(Bloomberg) -- EOH Holdings Ltd., the South African information, communications and technology firm that is splitting into two divisions, will consider spinning off one of the units and trading the shares separately.
The Johannesburg-based company plans to lump its ICT businesses under the EOH brand while hiving off the subsidiary that provides specialized solutions for high-growth industries such as healthcare and water sanitation under the new NEXTEC brand, EOH said in a statement on Wednesday. The holding company will oversee both divisions once the separation is completed from Aug. 1, it said.
“The split presents an opportunity to list the units separately,” Zunaid Mayet, who has relinquished his role as chief executive officer of EOH to head NEXTEC, said in an interview. “If it makes commercial sense and will unlock value for shareholders it will be an avenue that we will explore.”
EOH’s shares fell 1.3 percent to 26.96 rand as of 11:31 a.m. in Johannesburg, paring Wednesday’s 8.3 percent gain. The stock has dropped more than 56 percent this year and is among the ten worst performers on the FTSE/JSE Africa All Share Index.

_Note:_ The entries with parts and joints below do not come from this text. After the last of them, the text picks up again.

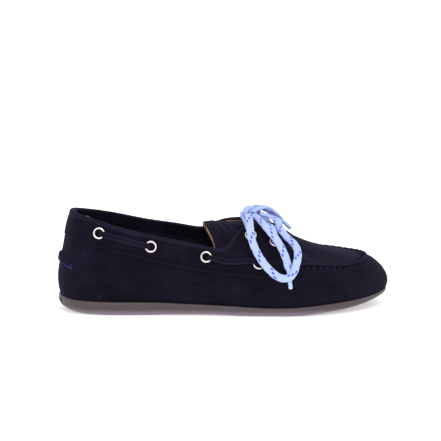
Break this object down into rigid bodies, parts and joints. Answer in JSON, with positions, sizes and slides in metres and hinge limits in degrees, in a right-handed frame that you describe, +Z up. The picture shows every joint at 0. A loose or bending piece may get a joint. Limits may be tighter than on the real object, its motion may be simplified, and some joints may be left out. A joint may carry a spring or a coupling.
{
  "type": "boat shoe",
  "caption": "Low right boat shoe: hollow suede upper with collar band, wings and raised apron seam, tongue, flat rubber sole, metal eyelets and a rope lace tied in a bow.",
  "frame": {"origin": "on the floor under the middle of the shoe's box, measured without the free lace", "axes": "+X to the toe, +Y to the inner side of the foot, +Z up"},
  "size_m": [0.2566, 0.0978, 0.0795],
  "materials": {
    "suede": "matt napped navy suede",
    "sole_rubber": "satin taupe rubber, paler at its lower edge",
    "insole_leather": "matt dark insole cover",
    "nickel": "polished nickel",
    "rope_lace": "braided pale blue lace with royal blue flecks",
    "aglet_plastic": "pale blue plastic sleeve"
  },
  "bodies": {
    "root": {"outsole": "sole_rubber", "insole": "insole_leather", "upper": "suede", "tongue": "suede", "heel_tab": "suede", "lace_bar_rear": "rope_lace", "lace_bar_front": "rope_lace", "eyelet_side_outer_1": "nickel", "eyelet_side_outer_2": "nickel", "eyelet_side_outer_3": "nickel", "eyelet_side_outer_4": "nickel", "eyelet_side_inner_1": "nickel", "eyelet_side_inner_2": "nickel", "eyelet_side_inner_3": "nickel", "eyelet_side_inner_4": "nickel", "eyelet_throat_outer_1": "nickel", "eyelet_throat_outer_2": "nickel", "eyelet_throat_inner_1": "nickel", "eyelet_throat_inner_2": "nickel", "thong_outer_1": "suede", "thong_outer_2": "suede", "thong_inner_1": "suede", "thong_inner_2": "suede", "lace_knot": "rope_lace", "lace_loop_near": "rope_lace", "lace_loop_far": "rope_lace", "lace_end_near": "rope_lace", "lace_end_far": "rope_lace", "aglet_near": "aglet_plastic", "aglet_far": "aglet_plastic"}
  },
  "joints": []
}
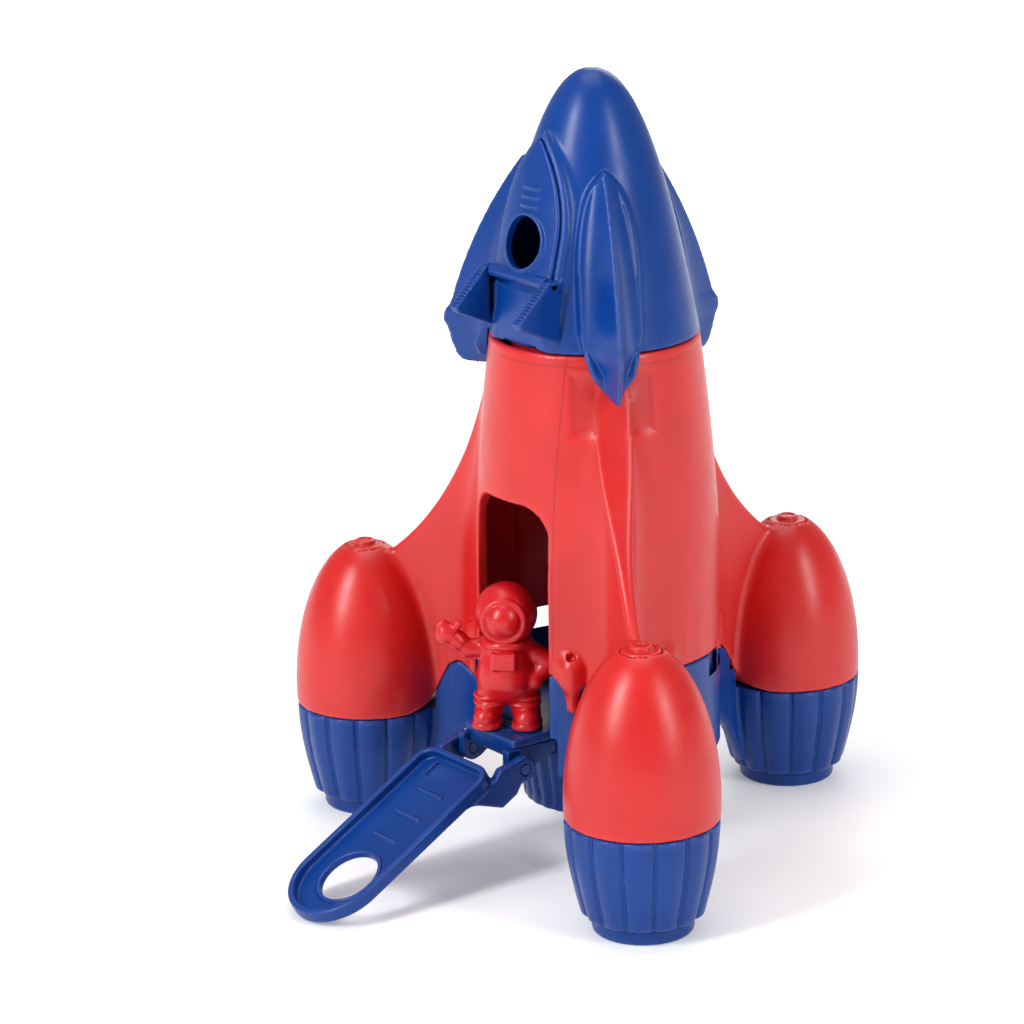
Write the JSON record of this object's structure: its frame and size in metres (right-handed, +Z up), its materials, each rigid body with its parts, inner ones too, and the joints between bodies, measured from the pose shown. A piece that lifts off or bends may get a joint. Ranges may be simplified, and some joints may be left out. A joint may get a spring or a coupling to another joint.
{
  "type": "toy space rocket",
  "caption": "Moulded plastic toy space rocket on booster pods, with a fold-down boarding ramp, a lift-off nose capsule with a hatch, and a crew figure.",
  "frame": {"origin": "on the rocket's axis, at the level of the floor that its three feet stand on", "axes": "+Z up along the rocket's axis, -Y out through the doorway"},
  "size_m": [0.2016, 0.2405, 0.2675],
  "materials": {
    "red_plastic": "satin moulded red plastic",
    "blue_plastic": "satin moulded blue plastic",
    "crew_plastic": "satin moulded red plastic"
  },
  "bodies": {
    "root": {"hull_lower": "red_plastic", "hull_upper": "red_plastic", "neck_plate": "red_plastic", "fin_right": "red_plastic", "fin_left": "red_plastic", "fin_back": "red_plastic", "pod_right": "red_plastic", "pod_left": "red_plastic", "pod_back": "red_plastic", "pod_cap_right": "red_plastic", "pod_cap_left": "red_plastic", "pod_cap_back": "red_plastic", "snap_bosses": "red_plastic", "cup_right": "blue_plastic", "cup_left": "blue_plastic", "cup_back": "blue_plastic", "strut_right": "blue_plastic", "strut_left": "blue_plastic", "strut_back": "blue_plastic", "base_ring": "blue_plastic", "engine_bell": "blue_plastic", "deck": "blue_plastic", "ramp_brackets": "blue_plastic", "ramp_pins": "blue_plastic"},
    "ramp": {"ramp_leaf": "blue_plastic", "ramp_arms": "blue_plastic"},
    "nose": {"nose_shell": "blue_plastic", "leg_right": "blue_plastic", "leg_left": "blue_plastic", "leg_back": "blue_plastic", "capsule_floor": "blue_plastic", "hatch_frame": "blue_plastic", "hatch_cheeks": "blue_plastic", "hatch_pin": "blue_plastic"},
    "hatch": {"hatch_panel": "blue_plastic", "hatch_knuckle": "blue_plastic", "window_rim": "blue_plastic"},
    "crew": {"crew_figure": "crew_plastic"}
  },
  "joints": [
    {"name": "ramp_hinge", "type": "hinge", "parent": "root", "child": "ramp", "pos_m": [0, -0.0462, 0.0384], "axis": [-1, 0, 0], "range_deg": [0, 118.9]},
    {"name": "crew_slide", "type": "slide", "parent": "root", "child": "crew", "axis": [0, 1, 0], "range_m": [0, 0.0272]},
    {"name": "nose_lift", "type": "slide", "parent": "root", "child": "nose", "axis": [0, 0, 1], "range_m": [0, 0.08]},
    {"name": "hatch_hinge", "type": "hinge", "parent": "nose", "child": "hatch", "pos_m": [0, -0.0315, 0.202], "axis": [1, 0, 0], "range_deg": [0, 145]}
  ],
  "couplings": [
    {"joint": "crew_slide", "follows": "ramp_hinge", "m_per_rad": 0.013011}
  ]
}
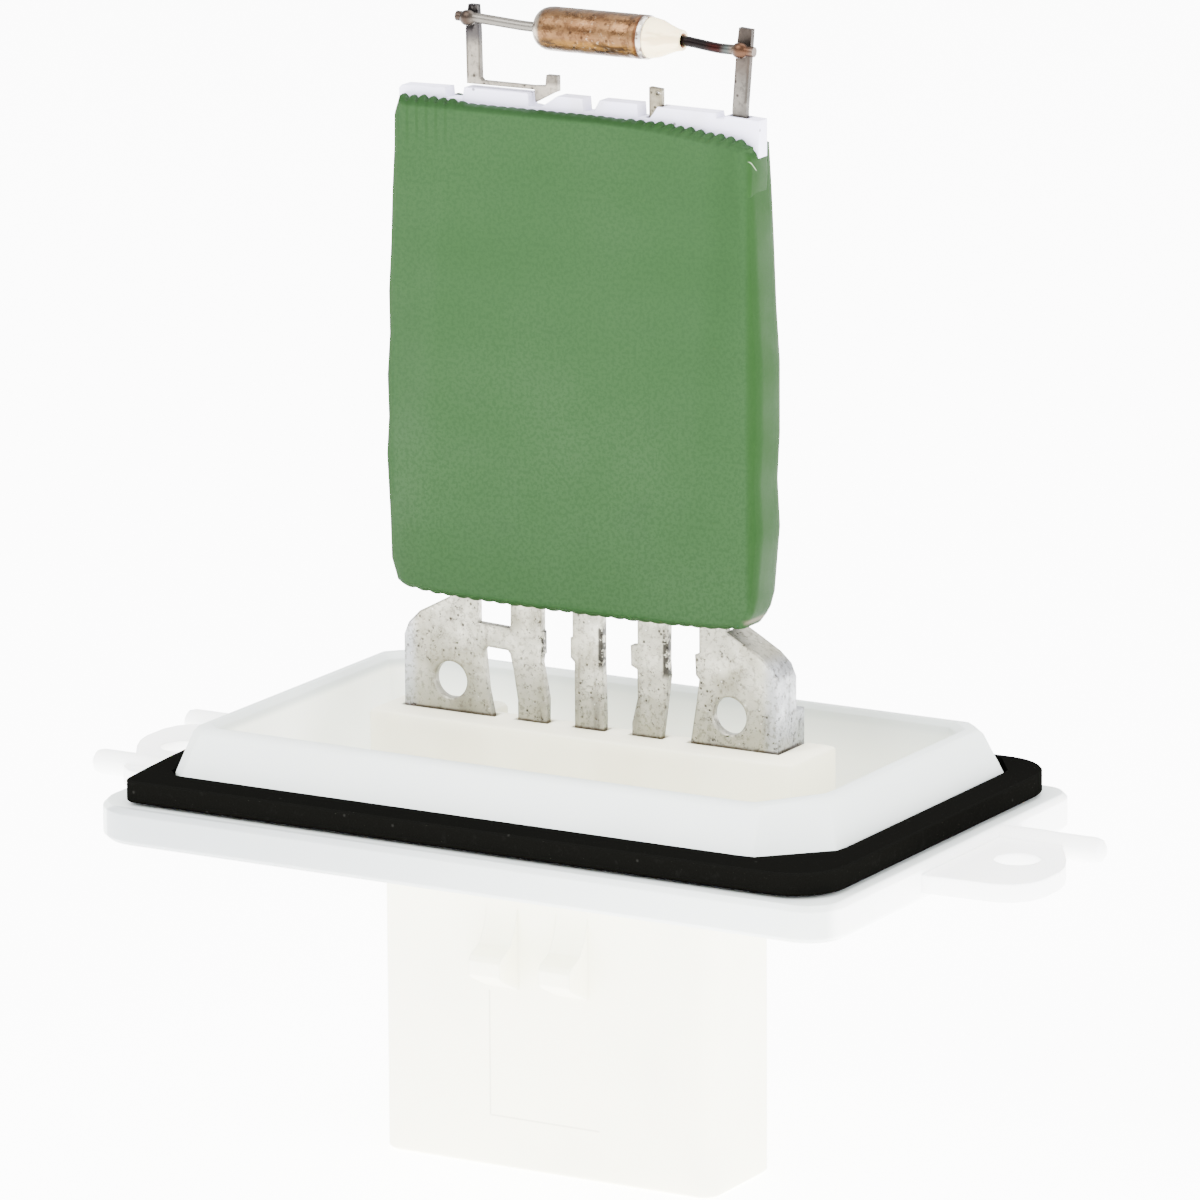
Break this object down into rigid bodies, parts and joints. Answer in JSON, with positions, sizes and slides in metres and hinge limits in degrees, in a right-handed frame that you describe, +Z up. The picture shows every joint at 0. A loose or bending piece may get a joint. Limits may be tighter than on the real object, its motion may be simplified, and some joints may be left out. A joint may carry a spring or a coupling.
{
  "type": "blower motor resistor",
  "caption": "Blower motor resistor: coated card on blade terminals over a gasketed flange with screw ears and a connector shroud, and a thermal fuse on posts above the card.",
  "frame": {"origin": "middle of the box that the part fills, at the bottom face of the connector shroud it stands on", "axes": "+X along the long side of the flange toward the right ear, +Z up from the shroud to the fuse; the card's front faces -Y"},
  "size_m": [0.099, 0.0488, 0.1082],
  "materials": {
    "nylon": "satin natural nylon",
    "foam": "fine closed foam",
    "tinned_sheet": "tinned, dull",
    "ceramic": "unglazed white ceramic",
    "resistance_wire": "bare resistance wire",
    "silicone": "satin green silicone coat",
    "fuse_case": "coppery, scuffed",
    "epoxy": "cream epoxy",
    "lead_wire": "plated copper wire"
  },
  "bodies": {
    "root": {"base_moulding": "nylon", "flange_gasket": "foam", "left_terminal": "tinned_sheet", "middle_terminal": "tinned_sheet", "inner_terminal": "tinned_sheet", "right_terminal": "tinned_sheet", "ceramic_core": "ceramic", "lower_winding": "resistance_wire", "middle_winding": "resistance_wire", "upper_winding": "resistance_wire", "silicone_jacket": "silicone", "left_fuse_post": "tinned_sheet", "tap_tab": "tinned_sheet", "right_fuse_post": "tinned_sheet", "fuse_can": "fuse_case", "fuse_seal": "epoxy", "left_fuse_lead": "lead_wire", "right_fuse_lead": "lead_wire"}
  },
  "joints": []
}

As part of the company revamp, EOH also reorganized its board to remove some executives while adding non-executive directors and appointed a law firm, ENSafrica, to improve governance and better screen new business partners.
The restructuring of EOH is a move in the right direction, said Ron Klipin, a senior analyst at Cratos Capital Pty Ltd. in Johannesburg.
“A separate listing could provide the market with two focused entities which have different operating models,” he said. “One could get a better see-through value with more transparency.”
NEXTEC will consider acquisitions while EOH will focus on expanding its existing business, the CEO said. “There are opportunities for mergers and acquisitions in the different sectors, as well as room for organic growth,” said Mayet.
The new unit will be funded by the holding structure while the businesses still fall under one group. The company is not considering a rights issue to raise funds at the moment, said Mayet.
EOH further plans to consolidate an international business that spans the Middle East, Turkey and 29 African countries, under the holding structure. Currently 90 percent of its business comes from South Africa where it operates in a 230 billion rand ($17 billion) industry.
“We currently have about 8 percent market share,” Mayet said. “There is a lot of headroom to also grow in South Africa still.”